GIVEN EXERCISE:
Copy out the data below verbatim.

>> START GIVEN DATA

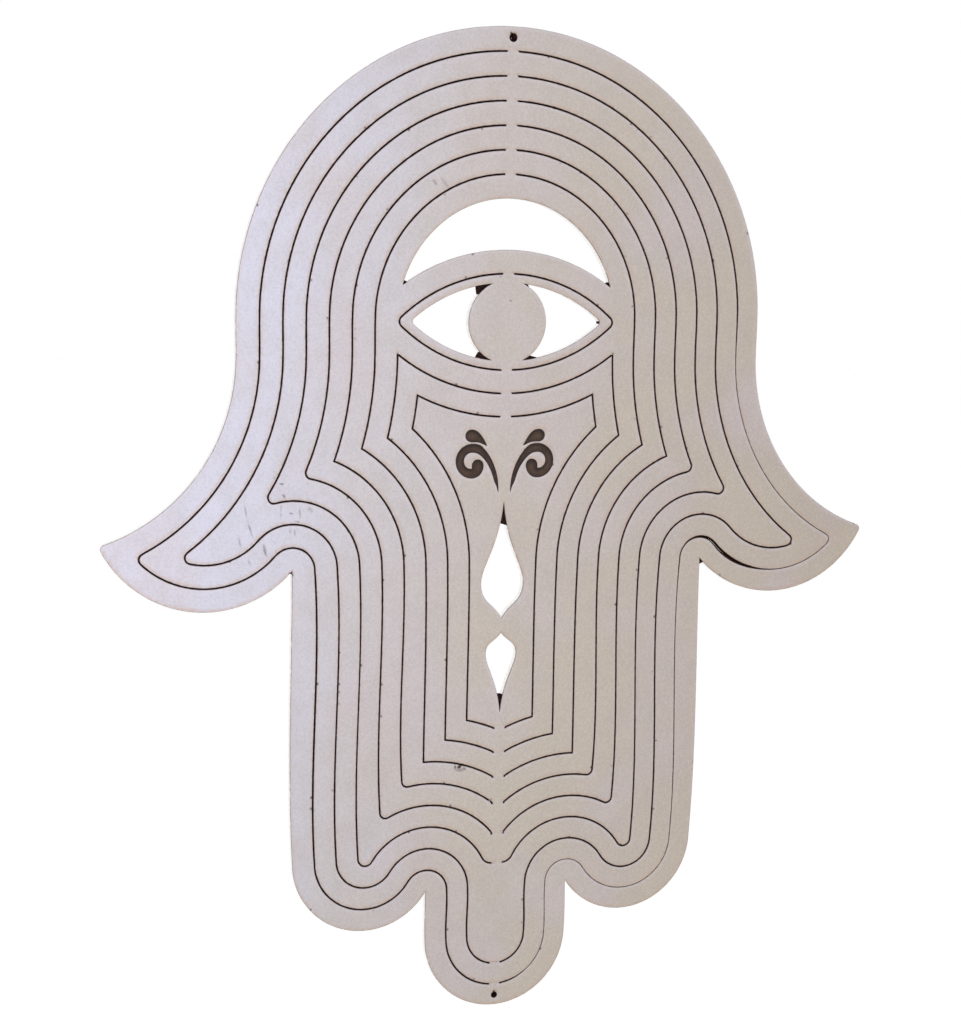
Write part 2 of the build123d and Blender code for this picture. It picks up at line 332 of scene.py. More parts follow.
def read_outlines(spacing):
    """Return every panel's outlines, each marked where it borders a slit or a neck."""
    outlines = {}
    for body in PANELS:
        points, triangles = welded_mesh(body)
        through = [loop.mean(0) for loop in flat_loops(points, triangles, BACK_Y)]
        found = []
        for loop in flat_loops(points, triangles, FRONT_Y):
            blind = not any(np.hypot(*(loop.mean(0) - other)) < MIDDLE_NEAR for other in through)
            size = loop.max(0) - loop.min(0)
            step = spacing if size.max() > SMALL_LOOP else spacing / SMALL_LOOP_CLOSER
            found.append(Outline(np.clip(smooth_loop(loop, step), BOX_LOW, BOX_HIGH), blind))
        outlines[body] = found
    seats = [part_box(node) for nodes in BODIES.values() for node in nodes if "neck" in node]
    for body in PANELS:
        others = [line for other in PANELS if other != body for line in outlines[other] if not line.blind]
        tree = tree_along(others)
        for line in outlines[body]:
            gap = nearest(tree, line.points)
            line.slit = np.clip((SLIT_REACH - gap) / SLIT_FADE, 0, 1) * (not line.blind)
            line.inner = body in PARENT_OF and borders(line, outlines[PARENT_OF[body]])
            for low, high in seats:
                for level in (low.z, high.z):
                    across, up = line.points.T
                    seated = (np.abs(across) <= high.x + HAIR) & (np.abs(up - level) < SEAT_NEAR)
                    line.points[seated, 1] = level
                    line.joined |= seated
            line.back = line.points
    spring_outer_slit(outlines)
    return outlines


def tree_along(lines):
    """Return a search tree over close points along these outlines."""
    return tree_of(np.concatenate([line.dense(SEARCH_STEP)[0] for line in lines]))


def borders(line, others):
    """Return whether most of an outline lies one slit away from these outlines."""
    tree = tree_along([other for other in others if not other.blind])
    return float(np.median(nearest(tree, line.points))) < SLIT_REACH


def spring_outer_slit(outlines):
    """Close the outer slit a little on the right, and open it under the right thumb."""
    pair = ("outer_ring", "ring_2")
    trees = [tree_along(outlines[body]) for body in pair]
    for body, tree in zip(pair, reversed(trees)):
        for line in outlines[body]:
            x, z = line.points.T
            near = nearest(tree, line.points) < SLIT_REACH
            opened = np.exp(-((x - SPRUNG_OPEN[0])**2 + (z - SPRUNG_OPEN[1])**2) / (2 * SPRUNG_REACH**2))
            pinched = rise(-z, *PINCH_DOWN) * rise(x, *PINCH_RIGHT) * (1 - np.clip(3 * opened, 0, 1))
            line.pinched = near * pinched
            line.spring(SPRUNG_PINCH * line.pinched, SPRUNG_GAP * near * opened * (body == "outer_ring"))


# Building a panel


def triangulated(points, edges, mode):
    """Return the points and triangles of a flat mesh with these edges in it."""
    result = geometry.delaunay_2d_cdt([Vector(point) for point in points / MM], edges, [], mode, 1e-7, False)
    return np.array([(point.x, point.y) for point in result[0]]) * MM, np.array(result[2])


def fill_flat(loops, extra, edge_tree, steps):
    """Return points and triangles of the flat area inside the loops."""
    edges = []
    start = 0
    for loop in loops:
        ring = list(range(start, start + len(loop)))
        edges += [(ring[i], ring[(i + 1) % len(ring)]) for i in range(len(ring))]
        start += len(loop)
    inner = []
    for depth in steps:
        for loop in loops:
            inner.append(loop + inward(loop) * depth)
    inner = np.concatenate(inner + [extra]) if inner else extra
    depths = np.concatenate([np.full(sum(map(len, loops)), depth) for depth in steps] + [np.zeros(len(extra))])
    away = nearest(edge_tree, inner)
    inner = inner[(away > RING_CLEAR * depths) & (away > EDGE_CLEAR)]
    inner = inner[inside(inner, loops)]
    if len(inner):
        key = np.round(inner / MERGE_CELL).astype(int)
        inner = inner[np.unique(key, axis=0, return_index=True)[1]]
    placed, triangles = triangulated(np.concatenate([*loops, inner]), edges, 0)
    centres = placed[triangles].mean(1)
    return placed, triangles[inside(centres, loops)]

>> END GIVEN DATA

FULL SOLUTION:
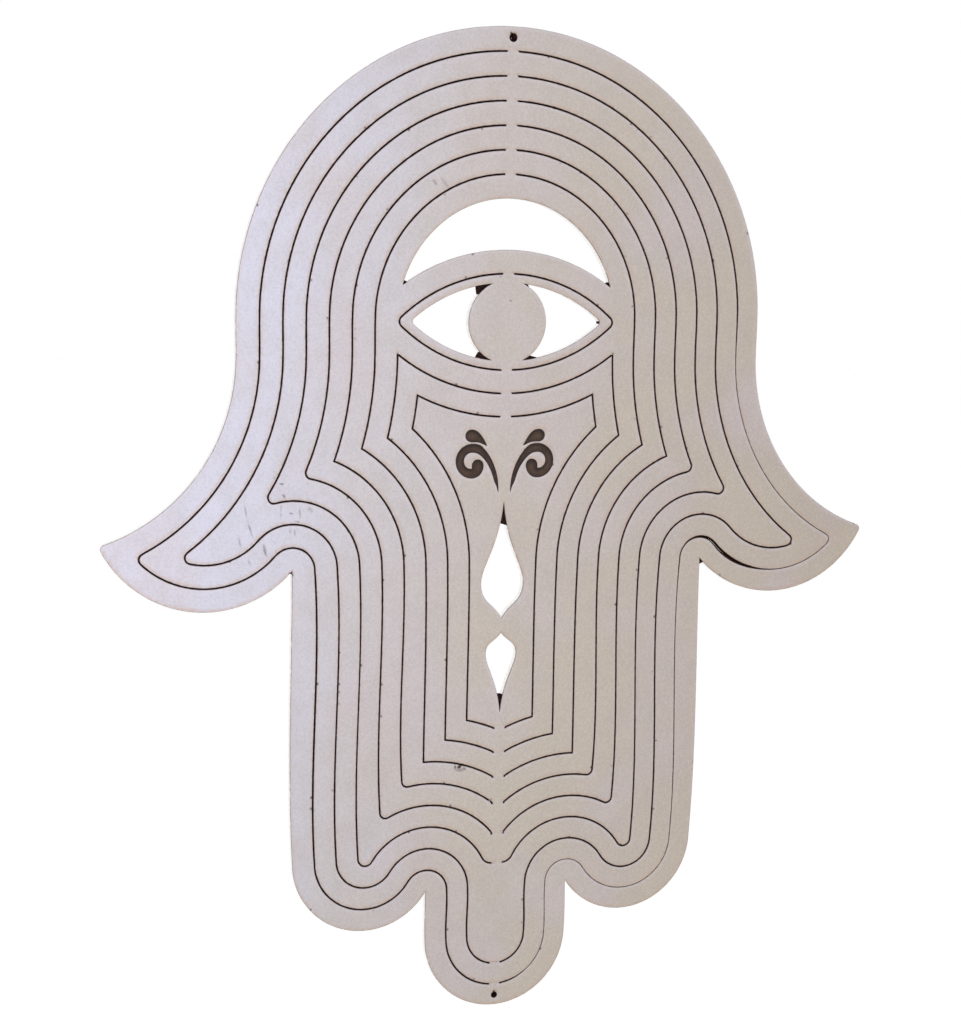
Write part 2 of the build123d and Blender code for this picture. It picks up at line 332 of scene.py. More parts follow.
def read_outlines(spacing):
    """Return every panel's outlines, each marked where it borders a slit or a neck."""
    outlines = {}
    for body in PANELS:
        points, triangles = welded_mesh(body)
        through = [loop.mean(0) for loop in flat_loops(points, triangles, BACK_Y)]
        found = []
        for loop in flat_loops(points, triangles, FRONT_Y):
            blind = not any(np.hypot(*(loop.mean(0) - other)) < MIDDLE_NEAR for other in through)
            size = loop.max(0) - loop.min(0)
            step = spacing if size.max() > SMALL_LOOP else spacing / SMALL_LOOP_CLOSER
            found.append(Outline(np.clip(smooth_loop(loop, step), BOX_LOW, BOX_HIGH), blind))
        outlines[body] = found
    seats = [part_box(node) for nodes in BODIES.values() for node in nodes if "neck" in node]
    for body in PANELS:
        others = [line for other in PANELS if other != body for line in outlines[other] if not line.blind]
        tree = tree_along(others)
        for line in outlines[body]:
            gap = nearest(tree, line.points)
            line.slit = np.clip((SLIT_REACH - gap) / SLIT_FADE, 0, 1) * (not line.blind)
            line.inner = body in PARENT_OF and borders(line, outlines[PARENT_OF[body]])
            for low, high in seats:
                for level in (low.z, high.z):
                    across, up = line.points.T
                    seated = (np.abs(across) <= high.x + HAIR) & (np.abs(up - level) < SEAT_NEAR)
                    line.points[seated, 1] = level
                    line.joined |= seated
            line.back = line.points
    spring_outer_slit(outlines)
    return outlines


def tree_along(lines):
    """Return a search tree over close points along these outlines."""
    return tree_of(np.concatenate([line.dense(SEARCH_STEP)[0] for line in lines]))


def borders(line, others):
    """Return whether most of an outline lies one slit away from these outlines."""
    tree = tree_along([other for other in others if not other.blind])
    return float(np.median(nearest(tree, line.points))) < SLIT_REACH


def spring_outer_slit(outlines):
    """Close the outer slit a little on the right, and open it under the right thumb."""
    pair = ("outer_ring", "ring_2")
    trees = [tree_along(outlines[body]) for body in pair]
    for body, tree in zip(pair, reversed(trees)):
        for line in outlines[body]:
            x, z = line.points.T
            near = nearest(tree, line.points) < SLIT_REACH
            opened = np.exp(-((x - SPRUNG_OPEN[0])**2 + (z - SPRUNG_OPEN[1])**2) / (2 * SPRUNG_REACH**2))
            pinched = rise(-z, *PINCH_DOWN) * rise(x, *PINCH_RIGHT) * (1 - np.clip(3 * opened, 0, 1))
            line.pinched = near * pinched
            line.spring(SPRUNG_PINCH * line.pinched, SPRUNG_GAP * near * opened * (body == "outer_ring"))


# Building a panel


def triangulated(points, edges, mode):
    """Return the points and triangles of a flat mesh with these edges in it."""
    result = geometry.delaunay_2d_cdt([Vector(point) for point in points / MM], edges, [], mode, 1e-7, False)
    return np.array([(point.x, point.y) for point in result[0]]) * MM, np.array(result[2])


def fill_flat(loops, extra, edge_tree, steps):
    """Return points and triangles of the flat area inside the loops."""
    edges = []
    start = 0
    for loop in loops:
        ring = list(range(start, start + len(loop)))
        edges += [(ring[i], ring[(i + 1) % len(ring)]) for i in range(len(ring))]
        start += len(loop)
    inner = []
    for depth in steps:
        for loop in loops:
            inner.append(loop + inward(loop) * depth)
    inner = np.concatenate(inner + [extra]) if inner else extra
    depths = np.concatenate([np.full(sum(map(len, loops)), depth) for depth in steps] + [np.zeros(len(extra))])
    away = nearest(edge_tree, inner)
    inner = inner[(away > RING_CLEAR * depths) & (away > EDGE_CLEAR)]
    inner = inner[inside(inner, loops)]
    if len(inner):
        key = np.round(inner / MERGE_CELL).astype(int)
        inner = inner[np.unique(key, axis=0, return_index=True)[1]]
    placed, triangles = triangulated(np.concatenate([*loops, inner]), edges, 0)
    centres = placed[triangles].mean(1)
    return placed, triangles[inside(centres, loops)]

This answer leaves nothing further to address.